Exercise goal ::
Output only the lines from the start of the entries through the line holding "a flat base.". Each line must match the original exactly.

◇ ◇ ◇ ◇ ◇

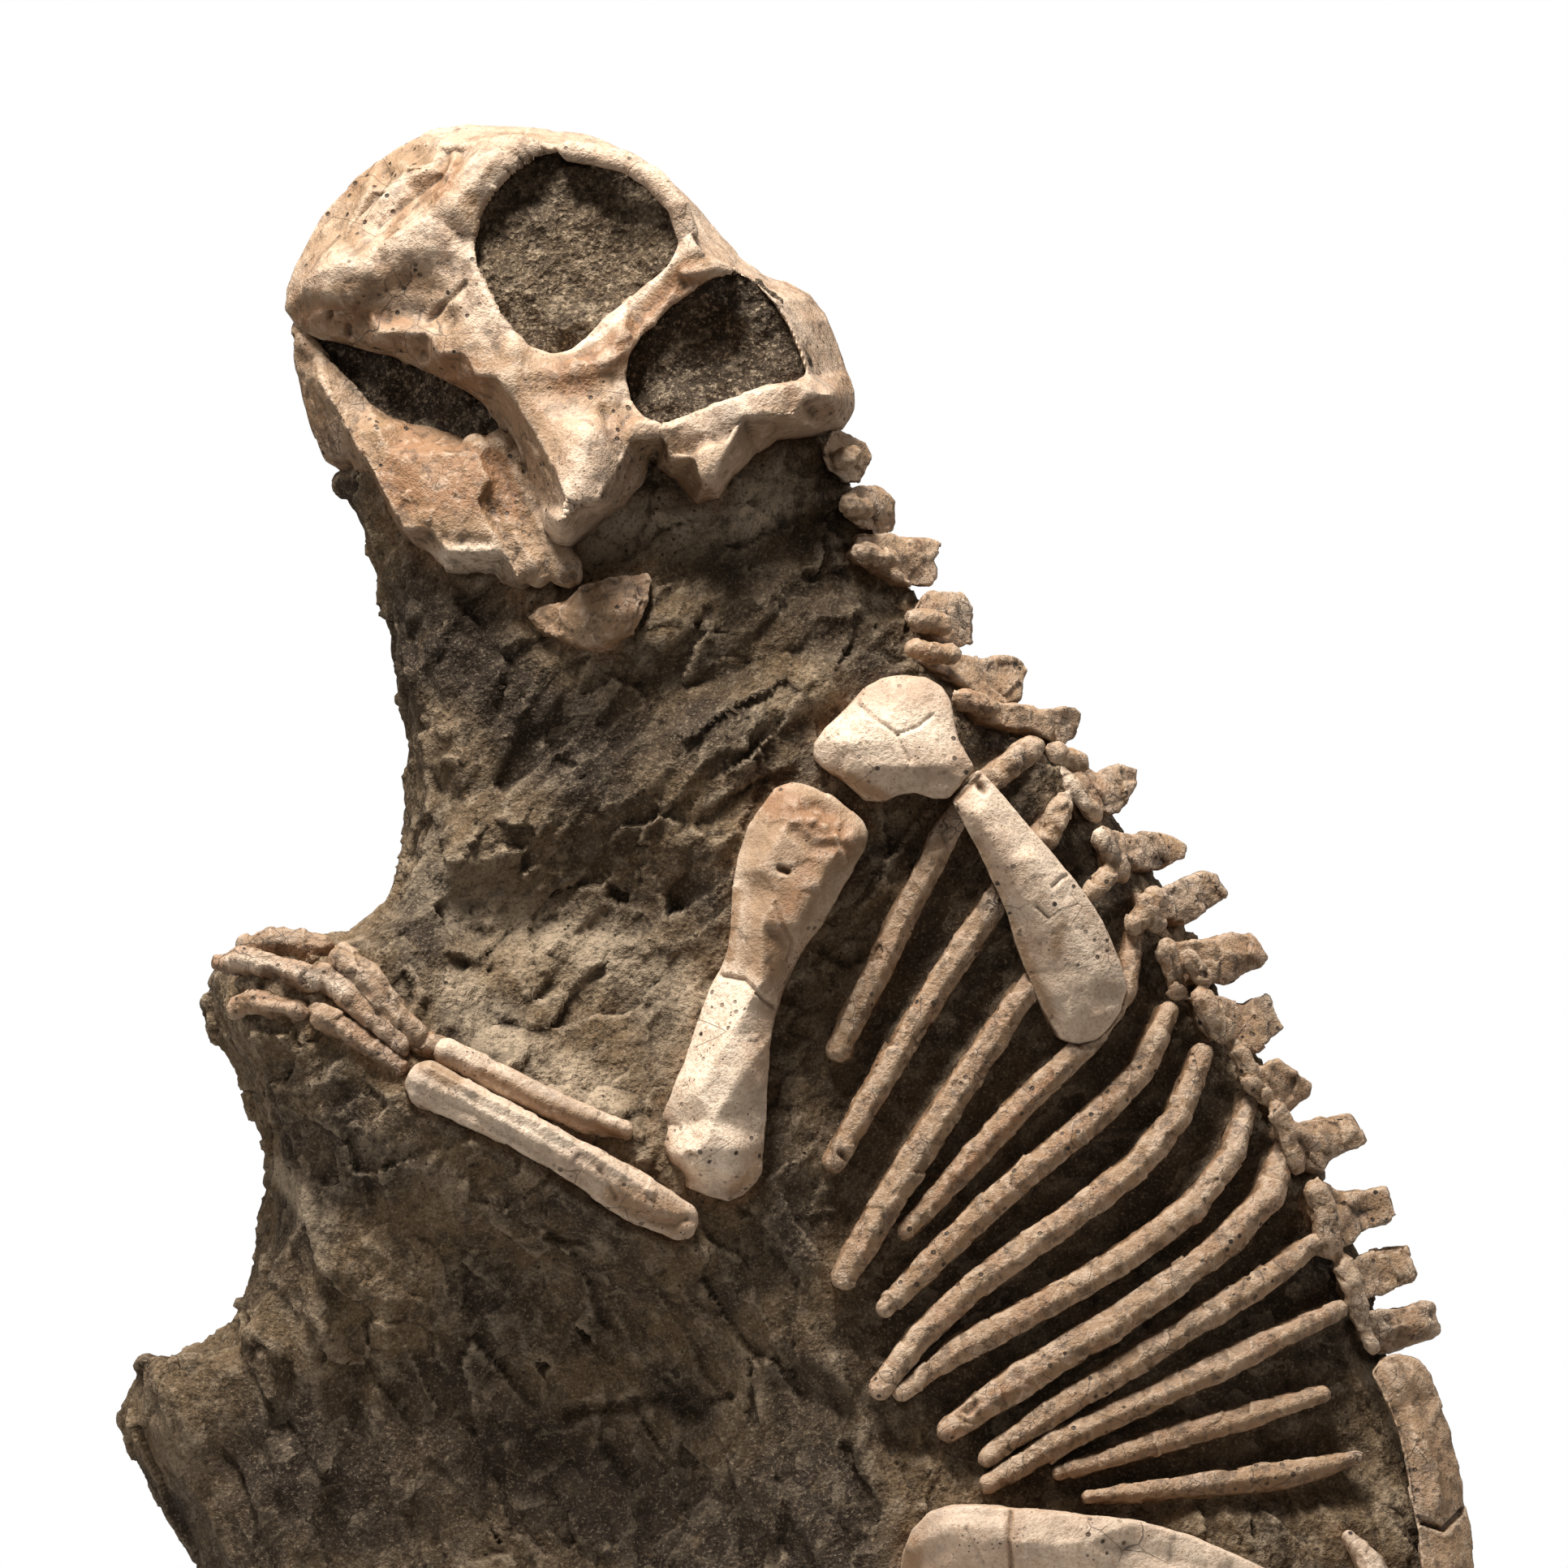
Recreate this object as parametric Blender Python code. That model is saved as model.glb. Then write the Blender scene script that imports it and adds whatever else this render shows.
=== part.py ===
"""A psittacosaurus skeleton lying in its block of rock, the block standing upright on a flat base.

The skull looks to the left, the neck and back run down the right side, and the left arm, ribs and leg
lie on the front. Outlines are drawn in pixels of the picture they were traced from, u to the right and
v downwards, and one scale turns them into metres. Depths are in millimetres from the middle plane of
the skeleton towards the viewer, who looks along +Y.
"""

import math

import bmesh
import bpy
import numpy as np
from mathutils import Vector, noise
from mathutils.geometry import delaunay_2d_cdt

# Driving sizes, in metres
SKULL_LENGTH = 0.157
GAP = 0.00035
ROCK_GAP = 0.0006

# The traced picture: the skull's length in it, and the pixel that stands at the origin
SKULL_LENGTH_PX = 712.0
ORIGIN_U = 1003.6
BASE_V = 2440.0
# How far in front of the skeleton's middle plane the middle of the whole block lies, in millimetres
BLOCK_MIDDLE = 2.4
METRES_PER_PX = SKULL_LENGTH / SKULL_LENGTH_PX
MM = 0.001

PALE_BONE = ("pale_bone", (0.56, 0.45, 0.35), 0.62)
TAN_BONE = ("tan_bone", (0.42, 0.30, 0.20), 0.66)
BROWN_ROCK = ("brown_rock", (0.15, 0.115, 0.08), 0.9)

# The rock: its left and right edges as seen from the front, top to bottom, as (u, v)
ROCK_LEFT_EDGE = [
    (600, 528), (440, 556), (408, 585), (428, 620), (443, 655), (453, 683), (465, 717),
    (476, 763), (481, 800), (487, 850), (493, 900), (497, 960), (498, 1010), (497, 1060),
    (488, 1085), (470, 1110), (446, 1140), (424, 1150), (318, 1163), (274, 1182),
    (258, 1208), (256, 1235), (246, 1257), (262, 1288), (291, 1320), (304, 1355),
    (321, 1400), (331, 1440), (321, 1480), (308, 1530), (299, 1580), (282, 1625),
    (266, 1658), (178, 1675), (160, 1690), (158, 1720), (146, 1757), (155, 1795),
    (170, 1830), (210, 1870), (236, 1932), (244, 2000), (236, 2080), (222, 2160),
    (205, 2240), (190, 2320), (178, 2400), (174, 2440),
]
ROCK_RIGHT_EDGE = [
    (1022, 528), (1034, 556), (1044, 585), (1056, 620), (1070, 655), (1088, 683),
    (1122, 720), (1150, 763), (1180, 805), (1232, 850), (1282, 900), (1340, 955),
    (1378, 1010), (1418, 1060), (1462, 1140), (1498, 1208), (1536, 1270), (1572, 1340),
    (1604, 1400), (1630, 1440), (1652, 1480), (1672, 1530), (1690, 1580), (1700, 1625),
    (1710, 1665), (1742, 1720), (1768, 1795), (1790, 1870), (1800, 1932), (1806, 2000),
    (1808, 2080), (1808, 2160), (1806, 2240), (1804, 2320), (1804, 2400), (1806, 2440),
]
# Levels at which the rock's rings lie
ROCK_LEVELS = [
    528, 556, 585, 620, 660, 717, 763, 805, 850, 900, 955, 1010, 1060, 1090, 1120, 1150,
    1180, 1208, 1240, 1280, 1320, 1360, 1400, 1440, 1485, 1535, 1585, 1630, 1662, 1680,
    1710, 1757, 1800, 1860, 1932, 2010, 2100, 2200, 2320, 2440,
]
# How far the rock's front stands forward, as (u, v, millimetres)
ROCK_FRONT_SPOTS = [
    (500, 590, 20), (620, 590, 24), (800, 570, 32), (980, 580, 26), (560, 660, 24),
    (500, 720, 28), (650, 700, 29), (720, 740, 36), (900, 700, 36), (1060, 720, 24),
    (520, 850, 34), (750, 850, 40), (1000, 840, 36), (1180, 870, 26),
    (560, 1000, 36), (760, 1000, 35), (930, 950, 40), (1300, 1000, 24),
    (540, 1120, 36), (700, 1120, 29), (850, 1150, 34), (980, 1060, 41),
    (290, 1215, 54), (400, 1220, 53), (480, 1250, 53),
    (540, 1300, 53), (650, 1350, 55), (760, 1400, 54), (850, 1460, 50),
    (540, 1410, 58), (700, 1490, 56), (820, 1550, 51),
    (620, 1240, 39), (740, 1290, 38), (820, 1300, 39),
    (350, 1450, 44), (340, 1650, 38), (200, 1760, 28), (260, 1850, 30),
    (480, 1600, 45), (650, 1650, 38), (830, 1710, 32), (480, 1850, 33), (700, 1900, 29),
    (880, 1880, 33),
    (960, 1400, 45), (980, 1600, 44), (1000, 1800, 42),
    (1080, 1150, 37), (1160, 1100, 37), (1270, 1080, 35), (1120, 1320, 39),
    (1250, 1350, 37), (1400, 1270, 29), (1500, 1300, 22),
    (1100, 1540, 40), (1300, 1550, 37), (1450, 1500, 31), (1600, 1450, 20),
    (1180, 1740, 39), (1400, 1700, 33), (1550, 1650, 27), (1680, 1600, 18),
    (1400, 1830, 33), (1600, 1830, 24), (1700, 1790, 21),
    (1100, 1860, 44), (1250, 1960, 47), (1500, 1980, 42), (1750, 1960, 28),
    (300, 2150, 42), (700, 2150, 43), (1100, 2150, 52), (1500, 2150, 46), (1780, 2150, 34),
    (200, 2440, 60), (700, 2440, 66), (1200, 2440, 68), (1780, 2440, 54),
]
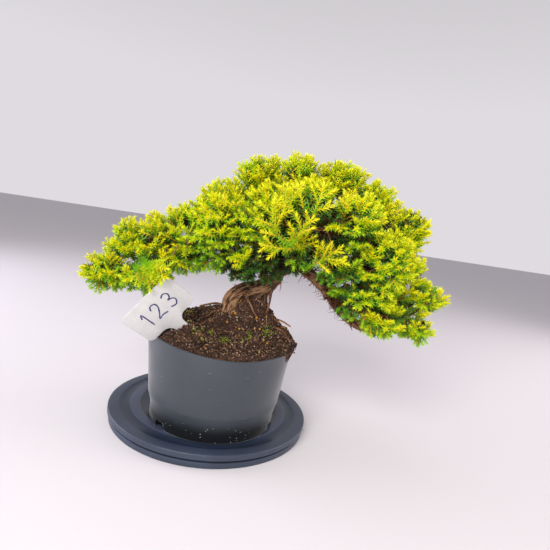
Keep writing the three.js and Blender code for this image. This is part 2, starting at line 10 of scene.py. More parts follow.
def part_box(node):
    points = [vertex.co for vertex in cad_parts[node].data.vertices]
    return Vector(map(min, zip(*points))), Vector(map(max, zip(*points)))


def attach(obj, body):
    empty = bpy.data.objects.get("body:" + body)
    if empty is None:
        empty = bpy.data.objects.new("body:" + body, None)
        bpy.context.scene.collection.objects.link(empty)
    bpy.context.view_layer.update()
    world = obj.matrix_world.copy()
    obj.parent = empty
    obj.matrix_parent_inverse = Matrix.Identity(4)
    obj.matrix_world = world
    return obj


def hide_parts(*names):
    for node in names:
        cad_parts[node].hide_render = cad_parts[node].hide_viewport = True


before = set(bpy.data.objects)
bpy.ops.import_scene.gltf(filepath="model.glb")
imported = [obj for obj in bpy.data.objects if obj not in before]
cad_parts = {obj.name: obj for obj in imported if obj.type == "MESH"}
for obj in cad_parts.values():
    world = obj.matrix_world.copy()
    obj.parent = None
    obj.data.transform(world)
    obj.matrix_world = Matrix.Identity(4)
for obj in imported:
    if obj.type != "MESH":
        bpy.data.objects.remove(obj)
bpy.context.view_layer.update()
mm = 0.001
print("frame loaded:", len(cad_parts), "nodes")


# Colours, nodes and small mesh tools

def hexColour(text):
    parts = [int(text[i:i + 2], 16) / 255 for i in (1, 3, 5)]
    linear = [p / 12.92 if p <= 0.04045 else ((p + 0.055) / 1.055) ** 2.4 for p in parts]
    return (*linear, 1.0)


def addNode(tree, kind, settings=None, inputs=None, stops=None):
    # an input is a plain value, a socket, or a node that stands for its first output
    node = tree.nodes.new("ShaderNode" + kind)
    for name, value in (settings or {}).items():
        setattr(node, name, value)
    for name, value in (inputs or {}).items():
        if isinstance(value, bpy.types.Node):
            value = value.outputs[0]
        if isinstance(value, bpy.types.NodeSocket):
            tree.links.new(value, node.inputs[name])
        else:
            node.inputs[name].default_value = value
    for place, (position, colour) in enumerate(stops or []):
        ramp = node.color_ramp.elements
        stop = ramp[place] if place < 2 else ramp.new(position)
        stop.position = position
        stop.color = hexColour(colour)
    return node


def startMaterial(name, roughness, specular=0.5):
    material = bpy.data.materials.new(name)
    material.use_nodes = True
    shader = material.node_tree.nodes["Principled BSDF"]
    shader.inputs["Roughness"].default_value = roughness
    shader.inputs["Specular IOR Level"].default_value = specular
    return material, material.node_tree, shader


def boxOf(name):
    return [np.array(corner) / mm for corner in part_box(name)]


def perSize(sizeInMm):
    return 1 / (sizeInMm * mm)  # a noise or Voronoi scale that gives features of this size


def deselectAll():
    if bpy.context.object and bpy.context.object.mode != "OBJECT":
        bpy.ops.object.mode_set(mode="OBJECT")
    bpy.ops.object.select_all(action="DESELECT")


def selectOnly(piece):
    deselectAll()
    piece.select_set(True)
    bpy.context.view_layer.objects.active = piece


def settle(piece):
    selectOnly(piece)
    bpy.ops.object.transform_apply(location=True, rotation=True, scale=True)


def applyModifier(piece, kind, **settings):
    selectOnly(piece)
    modifier = piece.modifiers.new(kind.title(), kind)
    for name, value in settings.items():
        setattr(modifier, name, value)
    bpy.ops.object.modifier_apply(modifier=modifier.name)


def smoothUnder(piece, degrees):
    selectOnly(piece)
    bpy.ops.object.shade_smooth_by_angle(angle=math.radians(degrees))


def handOver(piece, body, slotName, *nodes):
    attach(piece, body)
    if nodes:
        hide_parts(*nodes)


def takeArrays(piece):
    # the points and faces of a primitive, which is then removed
    points = np.array([tuple(v.co) for v in piece.data.vertices])
    faces = np.array([tuple(f.vertices) for f in piece.data.polygons])
    bpy.data.objects.remove(piece)
    return points, faces


def meshPiece(name, vertices, faces, materials, smooth=True):
    mesh = bpy.data.meshes.new(name)
    mesh.from_pydata((vertices * mm).tolist(), [], faces)
    for material in materials:
        mesh.materials.append(material)
    mesh.shade_smooth() if smooth else mesh.shade_flat()
    piece = bpy.data.objects.new(name, mesh)
    bpy.context.scene.collection.objects.link(piece)
    return piece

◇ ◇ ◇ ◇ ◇

Expected answer ::
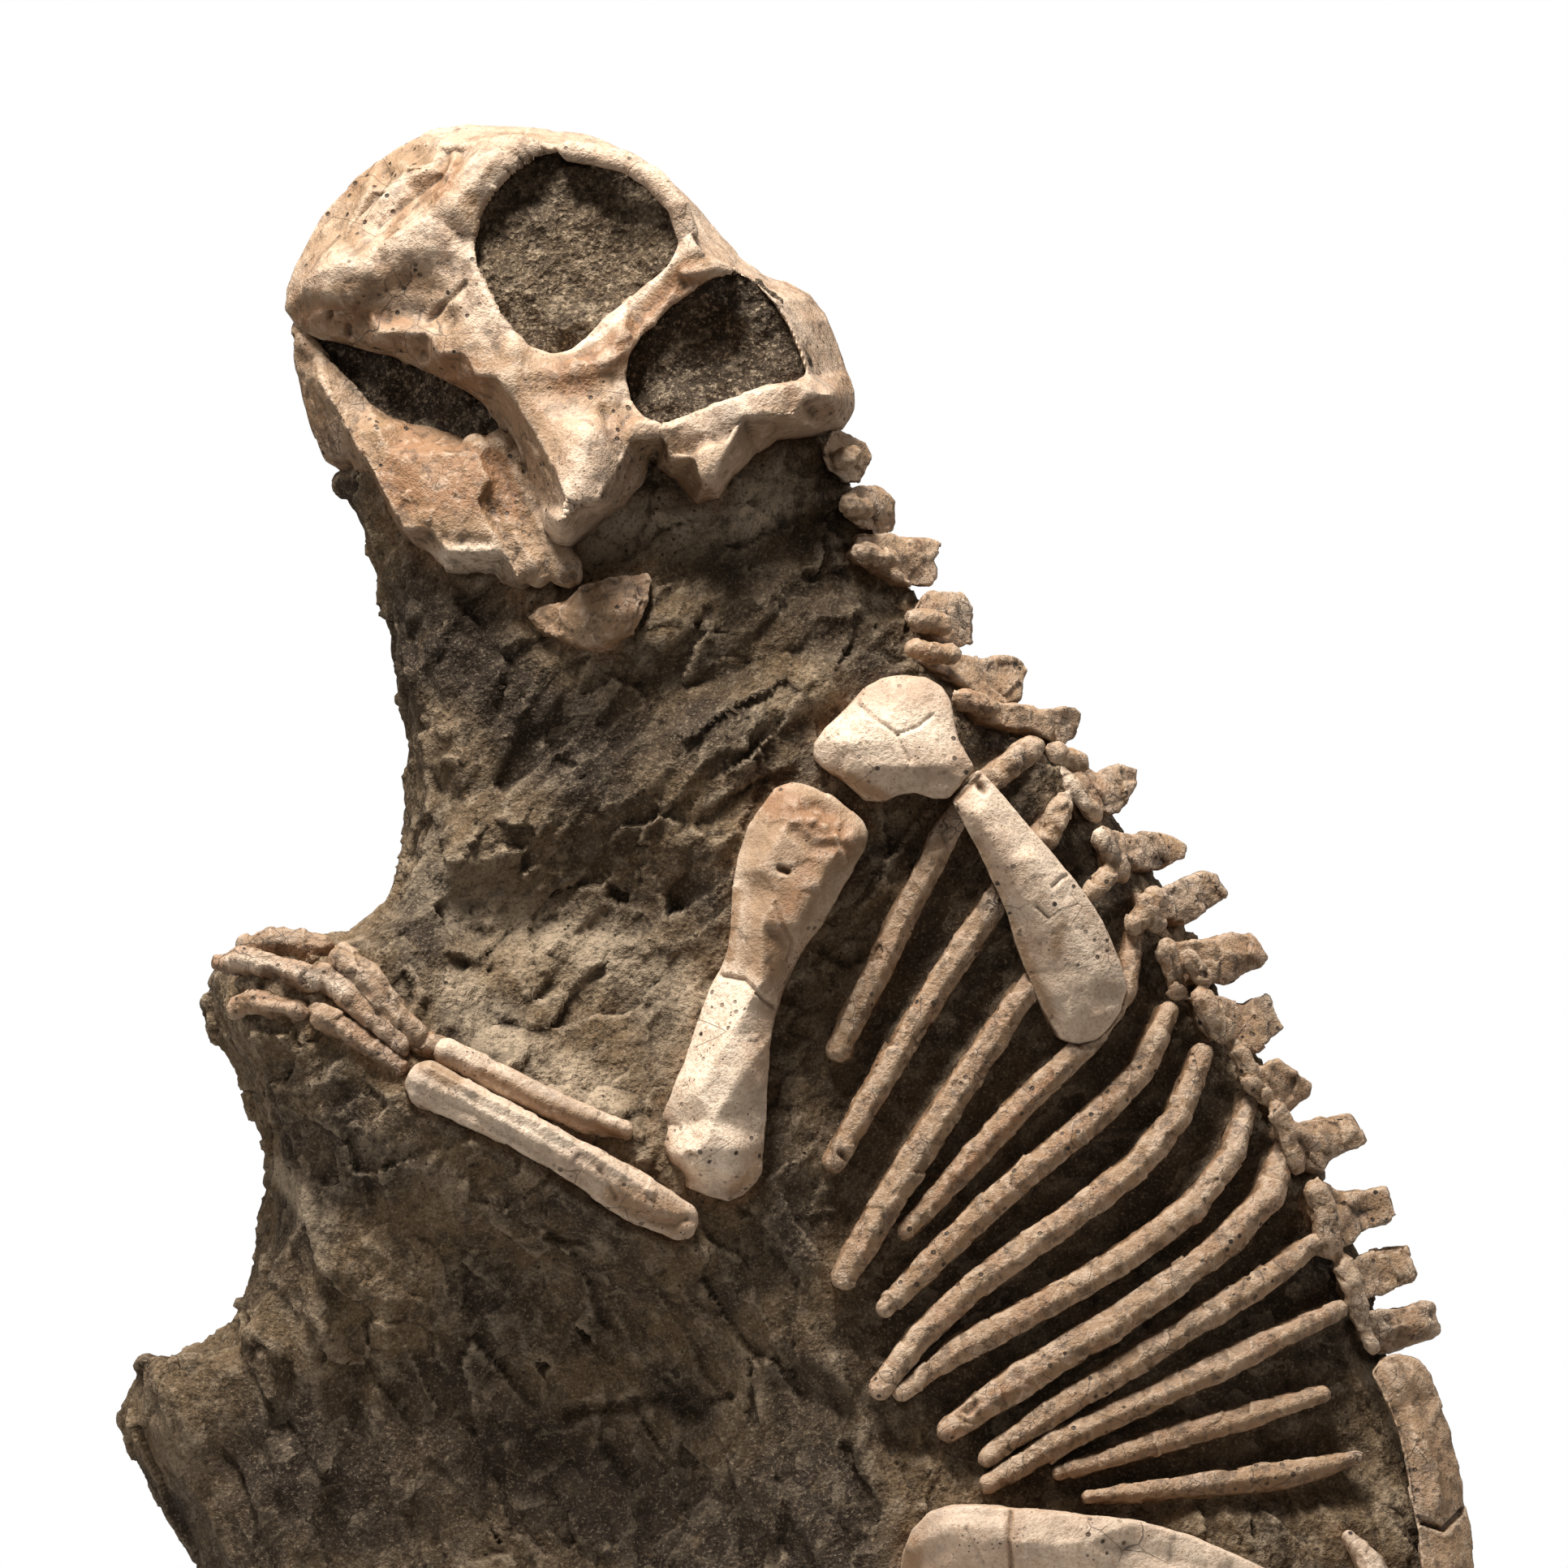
Recreate this object as parametric Blender Python code. That model is saved as model.glb. Then write the Blender scene script that imports it and adds whatever else this render shows.
=== part.py ===
"""A psittacosaurus skeleton lying in its block of rock, the block standing upright on a flat base.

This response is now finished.